The problem with this arrangement is twofold. First because the
military liaison does not have the proper staff or expertise to coordinate the
prime minister’s meetings on national security issues, and secondly because he
is part of the defense establishment. If the military liaison is the one
preparing key national security meetings, raising the issues to be brought to
those meetings and both providing the intelligence information and determining
who can see it, then one perspective has a leg up on all the competition – that
of the defense establishment.
This arrangement, Lindenstrauss concluded
in his report, is not healthy, and in fact runs contrary to the National
Security Council law. Yet Netanyahu, he said, has not stepped in and foisted the
National Security Council on the decision-making process, as he should have
done.
Netanyahu’s response to this, as contained in the 200-word response
on this matter issued by his office, was simple: The proof is in the pudding,
and the pudding – at least the security aspect of the pudding – tastes
good.
Except that when it came to the Mavi Marmara, the pudding was not
good; It was bitter indeed.
To which the PMO replied that the Mavi
Marmara was a different case, and that even the comptroller himself had written
in the report that he was not convinced that had the decision-making process
been different leading up to the May 2010 flotilla, the results would have been
different.
In other words, the PMO is saying that even had they followed
all the rules and regulations laid down in the National Security Council act of
2008, which regulates the bureaucratic processes that needs to go into making
weighty decisions, there was no guarantee that the results would have been any
different.
While that indeed may be true, it misses a key point that the
comptroller was stressing: process, method and procedure are
vital.
High-quality process, proper procedure and good method in
decision-making do not guarantee success, but they may increase the chances of
success and limit the probability of failure. Of course results are important,
but good process leads to a greater likelihood of good results.
And what
Lindenstrauss pointed out was that the process before the Mavi Marmara was
faulty.
True, that’s is not why nine Turks who clashed with IDF
soldiers on a ship hell-bent on provoking Israel and bashing the
blockade of
Gaza were killed in May 2010 and that’s not why key strategic relations
with
Turkey have gone down the drain. But a better decisionmaking process –
bringing
everyone into the picture together and in an orderly, systematic fashion
– might
have enabled Israel to deal with the flotilla better.
And, as
Lindenstrauss pointed out, the flotilla is a metaphor; a metaphor for a type of
decision-making process that, while improving, is not what it should be –
especially considering the life-and-death decisions that those at the top of
Israel’s pyramid are entrusted to make.
One central theme emerged
throughout the report: process matters, because process shapes
substance.
If you plan as necessary, and in this case as determined by
the National Security Council law of 2008; if you involve everyone who has to
contribute; if you do the necessary staff work that includes objectively
comparing and evaluating all the options; if you are systematic in preparatory
work that goes into high-level meetings; if you work on an inter-agency level;
if the staff-work is done by the best and the brightest and the product produced
is rigorous and exhaustive; then the likelihood of error because of insufficient
planning, or not taking something into consideration, is
lessened.
Procedure can’t guarantee success, but – at least according to
the comptroller – it is a necessary condition for it. Proper process is not
sufficient for success and ultimately resolves on the wisdom of those who make
the decisions and implement them, but proper procedure can ensure that the
leaders are equipped with everything they need when approaching those
decisions.
And that, Lindenstrauss made clear, was not the case in the
run-up to the Mavi Marmara, and it is systemically not the case at the highest
level.
Wednesday's report did not come in a vacuum.
Indeed, it
should be seen as an extension of various committees of inquiry and comptroller
documents stretching back numerous years.

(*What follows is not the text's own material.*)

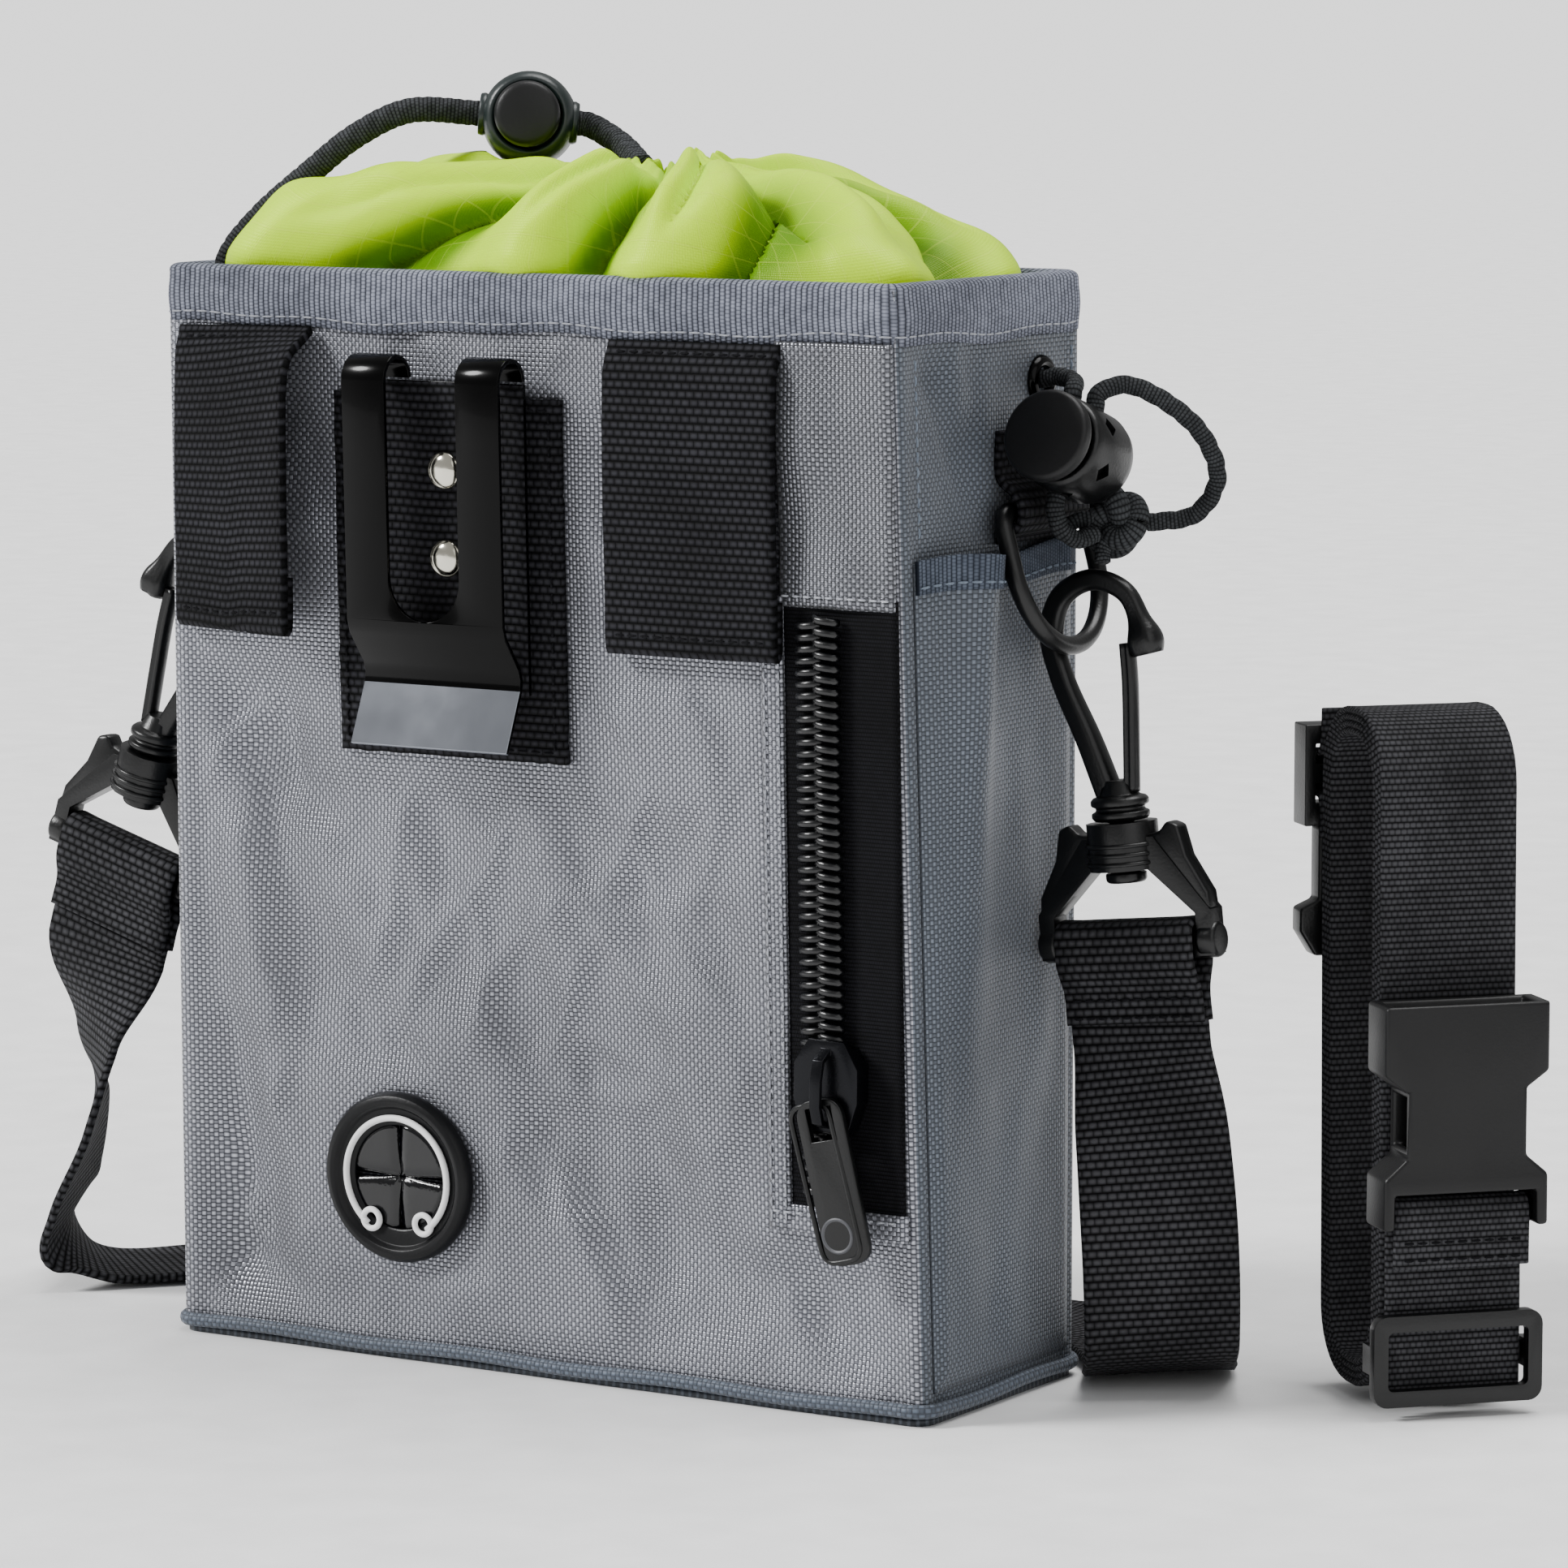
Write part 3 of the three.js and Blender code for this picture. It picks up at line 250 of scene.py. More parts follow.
def moulded(name, colour, roughness, grain=0.03, **values):
    """Moulded plastic or rubber: an even colour, a fine grain, and patches that shine a little more."""
    material, tree, shader = new_material(name, **values)
    shade = blend_colours(tree, clouds(tree, 0.015, 3.0), [c * 0.8 for c in colour[:3]] + [1], colour)
    tree.links.new(shade, shader.inputs["Base Color"])
    rough = calc(tree, "MULTIPLY_ADD", clouds(tree, 0.008, 4.0), 0.16, roughness - 0.08)
    tree.links.new(rough, shader.inputs["Roughness"])
    raise_surface(tree, shader, clouds(tree, 0.0005, 1.0), grain)
    return material


def nylon(name, colour, shade):
    """Thin lime lining cloth with a faint ripstop grid, darkened towards the shade colour in the creases of
    its folds: painted shade.
    """
    material, tree, shader = new_material(name, Roughness=0.36, Specular_IOR_Level=0.3,
                                          Specular_Tint=rgb(215, 250, 40))
    fine, _ = plain_weave(tree, 0.45, 0.45)
    x, y = weave_axes(tree, 5.2, 5.2)
    line = [calc(tree, "LESS_THAN", calc(tree, "FRACT", axis), 0.07) for axis in (x, y)]
    grid_line = calc(tree, "MAXIMUM", *line)
    open_cloth = blend_colours(tree, clouds(tree, 0.03, 3.0), colour, [c * 0.88 for c in colour[:3]] + [1])
    # painted shade: deep in a fold's crease the colour goes to the darker shade colour
    base = blend_colours(tree, painted_fold_shade(tree), open_cloth, shade)
    pale = blend_colours(tree, calc(tree, "MULTIPLY", grid_line, 0.14), base, rgb(215, 235, 90))
    tree.links.new(pale, shader.inputs["Base Color"])
    threads = calc(tree, "MULTIPLY", fine, 0.4)
    raise_surface(tree, shader, calc(tree, "MULTIPLY_ADD", grid_line, 0.6, threads), 0.1)
    return material


# the second colour of each cloth is the painted highlight on its raised threads
FACE_CLOTH = oxford("face_cloth", rgb(32, 34, 41), rgb(178, 180, 190), 0.6, 0.3)
SHINY_CLOTH = oxford("shiny_cloth", rgb(22, 24, 28), rgb(160, 162, 171), 0.68, 0.24)
GUSSET_CLOTH = oxford("gusset_cloth", rgb(36, 41, 48), rgb(110, 118, 130), 0.25, 0.46)
PIPING_CLOTH = oxford("piping_cloth", rgb(44, 50, 60), rgb(92, 102, 116), 0.1, 0.6, 0.9)
# the second colour of each webbing, tape and cord is the painted highlight on its rib crowns
RIM_TAPE = ribbed("rim_tape", rgb(24, 26, 33), rgb(134, 138, 152), 0.62, 1.12, 0.3, highlight_power=1.4)
HEM_TAPE = ribbed("hem_tape", rgb(30, 34, 42), rgb(88, 95, 107), 0.6, 0.8, 0.2, highlight_power=1.4)
# the second colour is the painted shade in the collar's creases
LIME_NYLON = nylon("lime_nylon", rgb(196, 242, 0), rgb(84, 128, 0))
BLACK_WEBBING = ribbed("black_webbing", rgb(3, 3, 4), rgb(48, 48, 52), 1.7, 1.43, 0.5, highlight_power=3.0)
STRAP_WEBBING = ribbed("strap_webbing", rgb(6, 6, 7), rgb(68, 68, 71), 1.7, 1.43, 0.5, highlight_power=2.6)
BELT_WEBBING = ribbed("belt_webbing", rgb(7, 7, 8), rgb(70, 70, 73), 1.1, 1.1, 0.25, highlight_power=2.2)
ZIP_TAPE = ribbed("zip_tape", rgb(3, 3, 4), rgb(26, 26, 30), 0.5, 0.7, 0.12)
BLACK_CORD = ribbed("black_cord", rgb(3, 3, 4), rgb(64, 66, 68), 0.7, 0.7, 0.15, highlight_power=1.6)
BLACK_PLASTIC = moulded("black_plastic", rgb(9, 10, 11), 0.34, Specular_IOR_Level=0.4)
MATT_PLASTIC = moulded("matt_plastic", rgb(9, 9, 11), 0.46, Specular_IOR_Level=0.35)
TOGGLE_PLASTIC = moulded("toggle_plastic", rgb(26, 36, 36), 0.36)
BLACK_RUBBER = moulded("black_rubber", rgb(6, 7, 11), 0.4, Specular_IOR_Level=0.25)
BLACK_STEEL = moulded("black_steel", rgb(2, 2, 3), 0.18, 0.002, Specular_IOR_Level=0.1, Coat_Weight=0.06,
                      Coat_Roughness=0.05)
GLOSS_RUBBER = moulded("gloss_rubber", rgb(7, 7, 12), 0.14)
ZIP_TEETH = moulded("zip_teeth", rgb(9, 10, 13), 0.3)
ZIP_METAL = moulded("zip_metal", rgb(20, 21, 25), 0.28, 0.02, Metallic=0.7)
PULL_DISC = moulded("pull_disc", rgb(72, 73, 77), 0.5)
# the clip's lower lip: a light steel colour on the black clip that stands in for its reflection, a painted
# reflection
LIP_PAINTED_REFLECTION = moulded("lip_painted_reflection", rgb(150, 154, 162), 0.24, 0.0, Metallic=0.9)
BARE_STEEL = moulded("bare_steel", rgb(226, 222, 206), 0.16, 0.01, Metallic=1.0)
WHITE_PRINT = moulded("white_print", rgb(244, 244, 244), 0.5)
# the second colour of each thread is the painted highlight on its crowns
WHITE_THREAD = ribbed("white_thread", rgb(150, 154, 166), rgb(232, 234, 240), 0.3, 0.3, 0.05)
GREY_THREAD = ribbed("grey_thread", rgb(96, 108, 124), rgb(170, 182, 198), 0.3, 0.3, 0.05)
BLACK_THREAD = ribbed("black_thread", rgb(4, 4, 5), rgb(44, 44, 48), 0.3, 0.3, 0.05)


# ---- mesh helpers ----
def turn_outwards(mesh):
    shape = bmesh.new()
    shape.from_mesh(mesh)
    bmesh.ops.recalc_face_normals(shape, faces=shape.faces)
    shape.to_mesh(mesh)
    shape.free()


def make_piece(name, points, faces, finishes, body="pouch", replaces=(), weave=None, slots=None, parent=True,
               hollows=None):
    """A mesh object from millimetre points.

    weave is one list of (x, y) millimetres per face.
    The last argument gives each point's painted crease shade: how deep in a fold it lies, 0 to 1.
    """
    mesh = bpy.data.meshes.new(name)
    mesh.from_pydata([Vector(p) * MM for p in points], [], faces)
    for finish in finishes if isinstance(finishes, (list, tuple)) else [finishes]:
        mesh.materials.append(finish)
    layer = mesh.uv_layers.new(name="weave")
    if weave:
        flat = [pair for face in weave for pair in face]
        for corner, (x, y) in zip(layer.data, flat):
            corner.uv = (x / CM, y / CM)
    # a layer of painted shade for the creases of folds
    if hollows:
        depth = mesh.uv_layers.new(name="hollows")
        for corner, loop in zip(depth.data, mesh.loops):
            corner.uv = (hollows[loop.vertex_index], 0)
    if slots:
        mesh.polygons.foreach_set("material_index", slots)
    mesh.polygons.foreach_set("use_smooth", [True] * len(mesh.polygons))
    mesh.validate()
    turn_outwards(mesh)
    piece = bpy.data.objects.new(name, mesh)
    bpy.context.scene.collection.objects.link(piece)
    if parent:
        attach(piece, body)
    if replaces:
        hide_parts(*([replaces] if isinstance(replaces, str) else replaces))
    return piece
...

One of the frustrating things
about reading the report was that it contained so many echoes of the Winograd
Commission report from 2008 that criticized the decision-making process in the
run-up to and during the Second Lebanon War, and the subsequent Lipkin-Shahak
committee report that was mandated with providing recommendations for
implementing the Winograd Commission findings. One of the Lipkin-Shahak
committee’s key recommendations was to strengthen the National Security
Council.
To say that nothing has changed would be unfair. Things have
changed. For instance, the National Security Council, the body now empowered by
law with being the prime minister’s main advisory body on national security
issues, is much more active than it was during the Second Lebanon War, or when
Netanyahu and his then-foreign policy adviser Uzi Arad pushed the idea in
1999.
Indeed, Arad – who was fired from his position as head of the
National Security Council in 2011 amid allegations that he leaked sensitive
information – has reason today to feel doubly vindicated.
His first
vindication, a personal one, came in March, when then-deputy attorney-general
Raz Nizri said in a Knesset committee meeting that Arad had not leaked sensitive
material.
And his second vindication, a professional one, came with
Wednesday’s publication of the comptroller’s report, since his twoyear tenure
inside the PMO was marked by a fierce turf battle with the prime minister’s
military liaison. The comptroller sided with Arad, saying with no equivocation
that the National Security Council, not the military liaison, is the prime
foreign policy advisory body inside the PMO and should be the body in charge of
coordinating, preparing and taking part in the key meetings on national security
issues.
For years that was not the case; for years the defense
establishment held sway, and it is only natural that it will not relinquish that
prerogative readily. Nevertheless, Lindenstrauss concluded that it must do so
for the sake of proper procedure and process.
And if it does not do so
willingly, he wrote, then the prime minister must force it to do
so.
Otherwise? Well, otherwise – as Lindenstrauss wrote in a phrase that
summed up his whole report – “the flotilla is a metaphor.”